In the 1990s, some of Ed Lincoln's releases were pirated and played widely by disc jockeys in England to become successful as source material for dance tracks. Two such songs were Cochise and Se Você Quiser.

Several albums have been recorded in Rio at Lincoln's "Studio Ed Lincoln", including one by Marvio Ciribelle called Era só o que Faltava in 1993. Lincoln occasionally accepts recording dates, and appeared playing organ on one track, Conversa Mole, on an Ed Motta album released in 2000.

==Death==
Ed Lincoln died on July 16, 2012, in Rio de Janeiro. Lincoln was 80 years old and he died of respiratory failure.

==Pseudonyms==

Ed Lincoln recorded under many different names during his career; at times he used a new name for each musical style or for each new record. He was originally listed as Eduardo Lincoln when taking part in larger ensembles, then became Ed Lincoln in 1958. He recorded a single album as "Don Pablo de Havana" in 1962, five albums as "Les 4 Cadillacs" or "Os 4 Cadillacs" from 1961 to 1964 and he arranged, produced and performed with the "De Savoya Combo" in 1969 for his own label "Savoya Discos". In the 1970s and 1980s, he recorded under a large number of American-sounding names.
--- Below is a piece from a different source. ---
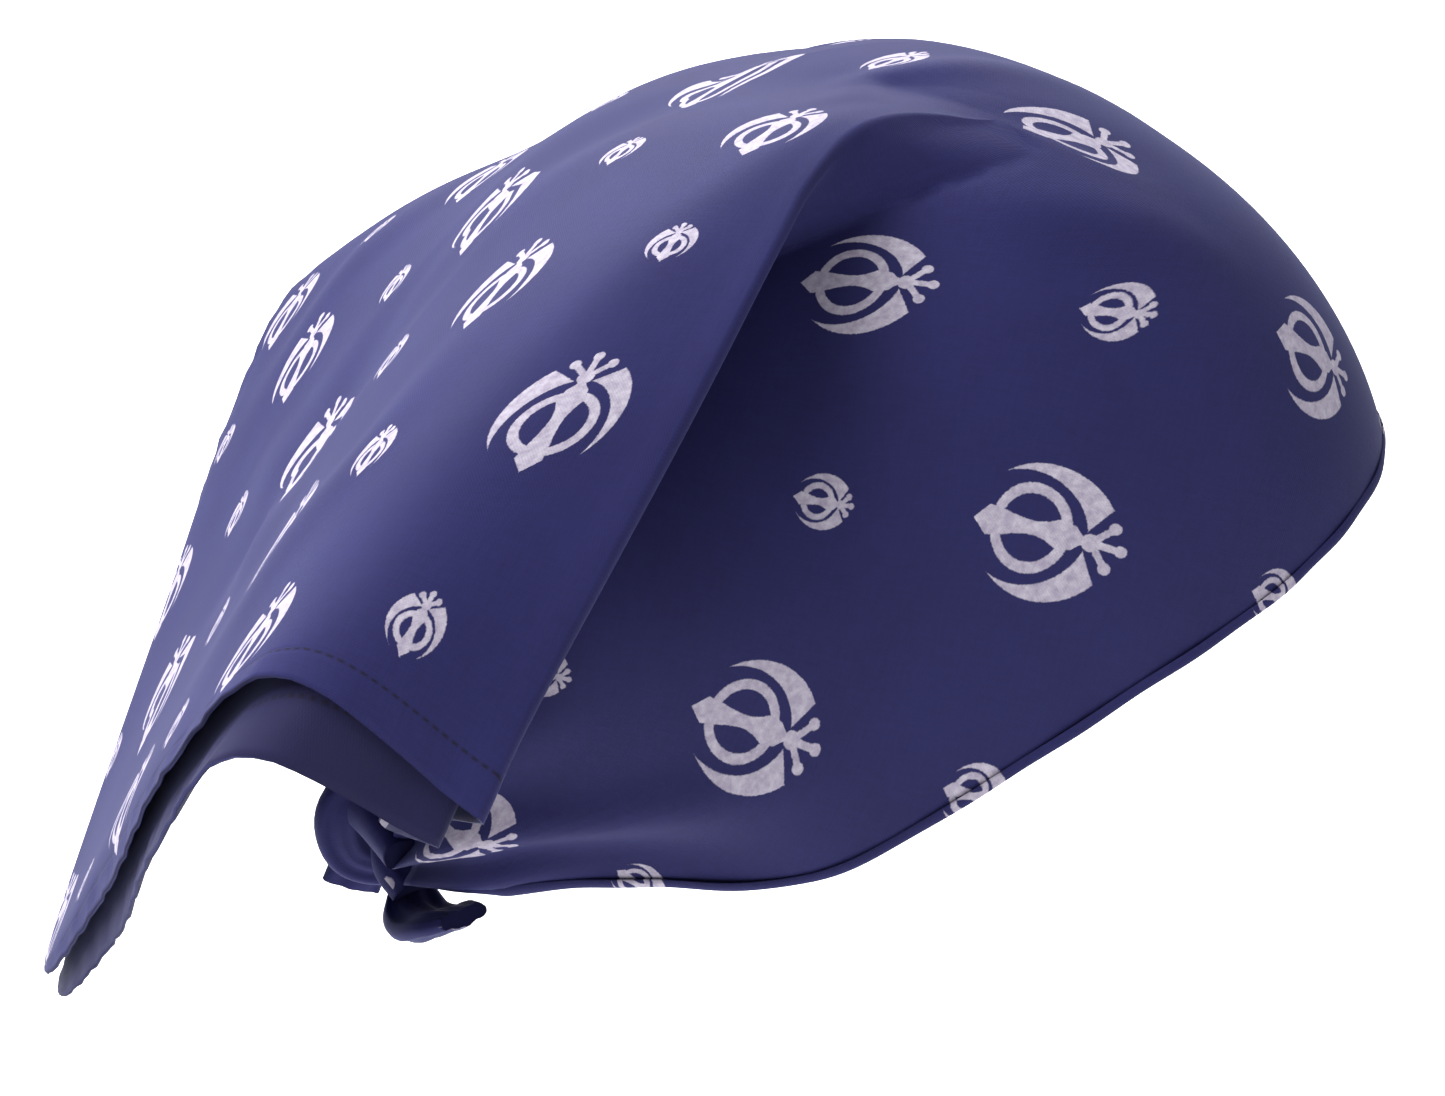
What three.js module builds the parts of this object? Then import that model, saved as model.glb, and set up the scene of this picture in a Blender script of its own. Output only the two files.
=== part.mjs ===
// Folded square kerchief tied over the head: a taut cap with the side corners knotted at the nape,
// and the two free layers hanging behind as a flared back flap.
// Millimetres. The wearer looks along -Y, +Z is up, the wearer's right side is -X.
// Tables give each place as out (distance from the middle plane), back and up from the head's centre, as
// shares of the head form's half width, half length and roof.
import * as THREE from 'three';

const seatHeight = 84.6;
const wall = 1.0;
const layerGap = 0.3;
const flapLayerGap = 4;
const innerStart = 8;
const hemWidth = 6.5;
const hemWall = 0.7;
const creaseRadius = 1.9;
const headForm = { halfWidth: 77, halfLength: 97, roof: 89.5, jaw: 110, power: 2.4, profile: 1.78, forward: 3, low: 4 };
const foldRound = 1.15;
const knot = { back: 1.1, up: -0.804, halfWide: 18.7, halfDeep: 11, halfHigh: 12, twist: 1.1 };

// A row per rib of the cap, from the forehead to the knot. Columns run from the folded band edge
// up to the top line; hug is how closely the rib lies on the head and rise how far, in walls, its top end
// stands off the head.
const capRibs = [
  { hug: 1, rise: 5.5, band: [0, -1.07, 0.19], low: [0, -0.93, 0.56],
    mid: [0, -0.6, 0.83], high: [0, -0.14, 0.98], top: [0, 0.34, 0.96] },
  { hug: 1, rise: 1.5, band: [0.42, -0.99, 0.15], low: [0.5, -0.87, 0.46],
    mid: [0.49, -0.62, 0.72], high: [0.43, -0.29, 0.9], top: [0.36, 0.08, 0.97] },
  { hug: 1, rise: 0, band: [0.72, -0.81, 0.06], low: [0.76, -0.73, 0.33],
    mid: [0.73, -0.59, 0.57], high: [0.66, -0.43, 0.74], top: [0.56, -0.16, 0.86] },
  { hug: 1, rise: 0, band: [0.88, -0.6, -0.06], low: [0.93, -0.46, 0.2],
    mid: [0.93, -0.29, 0.47], high: [0.86, -0.12, 0.69], top: [0.72, 0.05, 0.83] },
  { hug: 1, rise: 0, band: [0.95, -0.31, -0.22], low: [1, -0.14, 0.1],
    mid: [0.99, 0.02, 0.38], high: [0.9, 0.16, 0.6], top: [0.75, 0.3, 0.76] },
  { hug: 1, rise: 0, band: [0.97, 0, -0.44], low: [1, 0.15, -0.08],
    mid: [1, 0.3, 0.2], high: [0.88, 0.46, 0.45], top: [0.7, 0.58, 0.62] },
  { hug: 0.9, rise: 0, band: [0.86, 0.31, -0.67], low: [0.94, 0.42, -0.28],
    mid: [0.9, 0.55, 0.02], high: [0.78, 0.69, 0.27], top: [0.6, 0.82, 0.4] },
  { hug: 0.4, rise: 0, band: [0.68, 0.63, -0.75], low: [0.76, 0.69, -0.48],
    mid: [0.72, 0.79, -0.24], high: [0.6, 0.89, -0.07], top: [0.44, 0.97, 0.05] },
  { hug: 0, rise: 0, band: [0.52, 0.88, -0.79], low: [0.52, 0.94, -0.67],
    mid: [0.47, 1, -0.53], high: [0.39, 1.04, -0.42], top: [0.31, 1.06, -0.35] },
  { hug: 0, rise: 0, band: [0.27, 1.06, -0.86], low: [0.26, 1.08, -0.82],
    mid: [0.25, 1.09, -0.78], high: [0.23, 1.09, -0.73], top: [0.22, 1.08, -0.69] },
];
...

Other aliases include Berry Benton, Cláudio Marcello and "Muchacho nas Bocas". More recently, Lincoln created recordings alone at his computer under the names "Orquestra Romance Tropical", Gloria Benson and "Orquestra Los Angeles".

==Personal life==

Lincoln had two sons, Marcos and Marcelo Sabóia, who have carried their father's legacy by involving themselves in his recording studio business.

==Filmography==

Lincoln appeared in four films: Colégio de Brotos (1955), Vamos com Calma (1956), Na Onda do Iê-Iê-Iê (1966) and Estranho triângulo (1970). He composed the music for two films, the musical comedy Adorável Trapalhão in 1967 (in which he also appeared as himself) and the musical Juventude e Ternura in 1968, working with Érlon Chaves on the latter film.